→ **Problem**: Read the data and repeat all of it exactly.
----
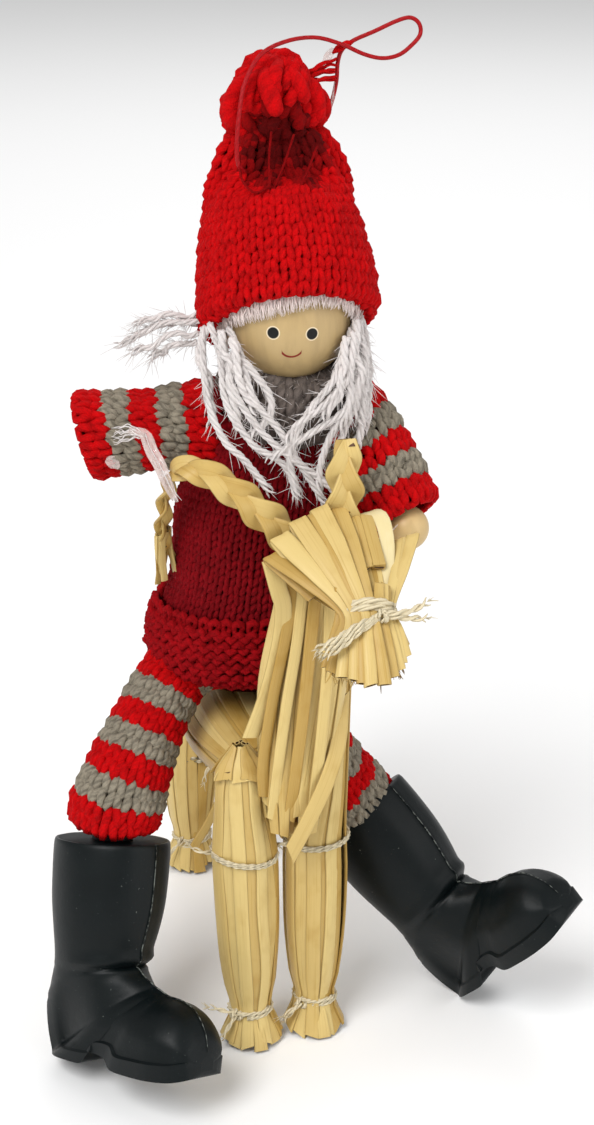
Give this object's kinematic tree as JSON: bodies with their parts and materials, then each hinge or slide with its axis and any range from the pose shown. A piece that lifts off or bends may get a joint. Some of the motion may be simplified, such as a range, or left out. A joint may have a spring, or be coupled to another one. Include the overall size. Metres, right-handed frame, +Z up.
{
  "type": "straw goat ornament with knitted gnome rider",
  "caption": "Hanging ornament: a straw Yule goat with plaited horns, ridden by a knitted gnome in a red hat, with a thin red cord to hang it by.",
  "frame": {"origin": "on the surface that the goat's feet stand on, under the middle of the figure's own box, measured without the hanging loop", "axes": "+Z up, the goat and its rider look along -Y, +X is to the right of someone who faces them"},
  "size_m": [0.111, 0.1164, 0.2061],
  "materials": {
    "straw": "flattened wheat straw, satin gloss, golden, browner in the gaps",
    "braid": "plaited straw, satin gloss",
    "cotton": "undyed cotton thread, matt, frayed ends",
    "red_yarn": "bright red plied acrylic yarn, knitted",
    "dark_red_yarn": "dark red plied yarn, knitted finer",
    "striped_yarn": "knitted stripes of red and grey-beige yarn",
    "grey_mohair": "fuzzy grey-brown mohair yarn",
    "white_yarn": "white plied yarn, slightly pink",
    "beech": "turned wooden ball, satin, painted eyes and mouth",
    "boot_plastic": "moulded soft plastic, black-green, satin gloss",
    "red_cord": "thin twisted red cord"
  },
  "bodies": {
    "root": {"goat_body": "straw", "goat_neck": "straw", "goat_leg_front_left": "straw", "goat_leg_front_right": "straw", "goat_leg_hind_left": "straw", "goat_leg_hind_right": "straw", "goat_head": "straw", "goat_horn_left": "braid", "goat_horn_right": "braid", "ankle_tie_front_left": "cotton", "ankle_tie_front_right": "cotton", "ankle_tie_hind_left": "cotton", "ankle_tie_hind_right": "cotton", "front_leg_tie": "cotton", "hind_leg_tie": "cotton", "muzzle_tie": "cotton", "head": "beech", "scarf": "grey_mohair", "tunic": "dark_red_yarn", "sleeve_left": "striped_yarn", "sleeve_right": "striped_yarn", "hand_right": "beech", "boot_left": "boot_plastic", "boot_right": "boot_plastic", "leg_left": "striped_yarn", "leg_right": "striped_yarn", "hat": "red_yarn", "hair_band": "white_yarn", "hair_lock_left": "white_yarn", "hair_lock_right": "white_yarn", "hanging_loop": "red_cord"}
  },
  "joints": []
}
----
→ **Task response**:
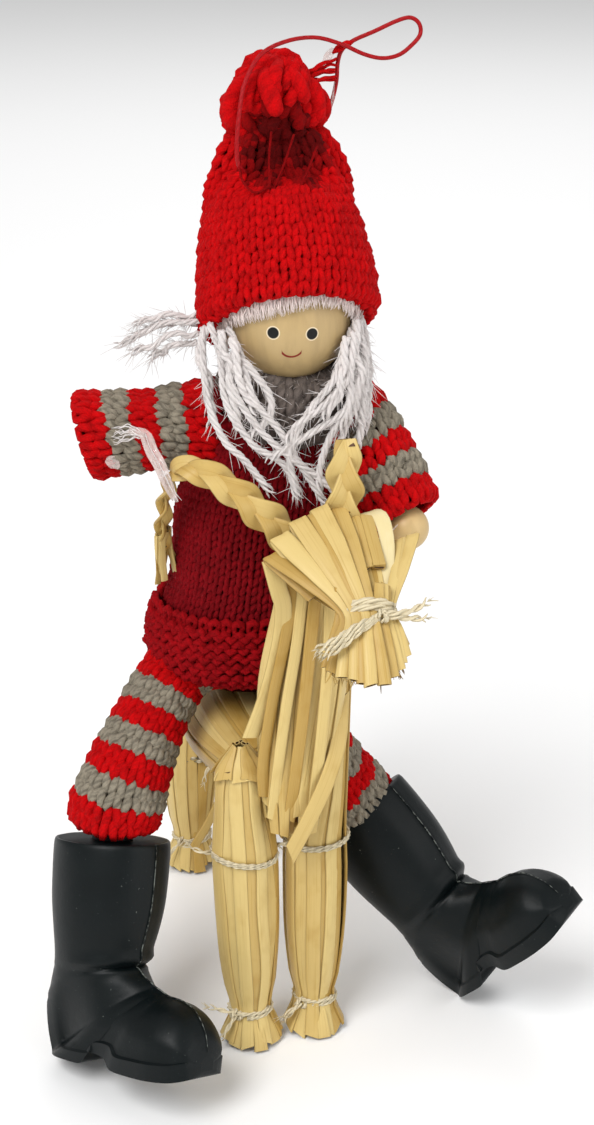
Give this object's kinematic tree as JSON: bodies with their parts and materials, then each hinge or slide with its axis and any range from the pose shown. A piece that lifts off or bends may get a joint. Some of the motion may be simplified, such as a range, or left out. A joint may have a spring, or be coupled to another one. Include the overall size. Metres, right-handed frame, +Z up.
{
  "type": "straw goat ornament with knitted gnome rider",
  "caption": "Hanging ornament: a straw Yule goat with plaited horns, ridden by a knitted gnome in a red hat, with a thin red cord to hang it by.",
  "frame": {"origin": "on the surface that the goat's feet stand on, under the middle of the figure's own box, measured without the hanging loop", "axes": "+Z up, the goat and its rider look along -Y, +X is to the right of someone who faces them"},
  "size_m": [0.111, 0.1164, 0.2061],
  "materials": {
    "straw": "flattened wheat straw, satin gloss, golden, browner in the gaps",
    "braid": "plaited straw, satin gloss",
    "cotton": "undyed cotton thread, matt, frayed ends",
    "red_yarn": "bright red plied acrylic yarn, knitted",
    "dark_red_yarn": "dark red plied yarn, knitted finer",
    "striped_yarn": "knitted stripes of red and grey-beige yarn",
    "grey_mohair": "fuzzy grey-brown mohair yarn",
    "white_yarn": "white plied yarn, slightly pink",
    "beech": "turned wooden ball, satin, painted eyes and mouth",
    "boot_plastic": "moulded soft plastic, black-green, satin gloss",
    "red_cord": "thin twisted red cord"
  },
  "bodies": {
    "root": {"goat_body": "straw", "goat_neck": "straw", "goat_leg_front_left": "straw", "goat_leg_front_right": "straw", "goat_leg_hind_left": "straw", "goat_leg_hind_right": "straw", "goat_head": "straw", "goat_horn_left": "braid", "goat_horn_right": "braid", "ankle_tie_front_left": "cotton", "ankle_tie_front_right": "cotton", "ankle_tie_hind_left": "cotton", "ankle_tie_hind_right": "cotton", "front_leg_tie": "cotton", "hind_leg_tie": "cotton", "muzzle_tie": "cotton", "head": "beech", "scarf": "grey_mohair", "tunic": "dark_red_yarn", "sleeve_left": "striped_yarn", "sleeve_right": "striped_yarn", "hand_right": "beech", "boot_left": "boot_plastic", "boot_right": "boot_plastic", "leg_left": "striped_yarn", "leg_right": "striped_yarn", "hat": "red_yarn", "hair_band": "white_yarn", "hair_lock_left": "white_yarn", "hair_lock_right": "white_yarn", "hanging_loop": "red_cord"}
  },
  "joints": []
}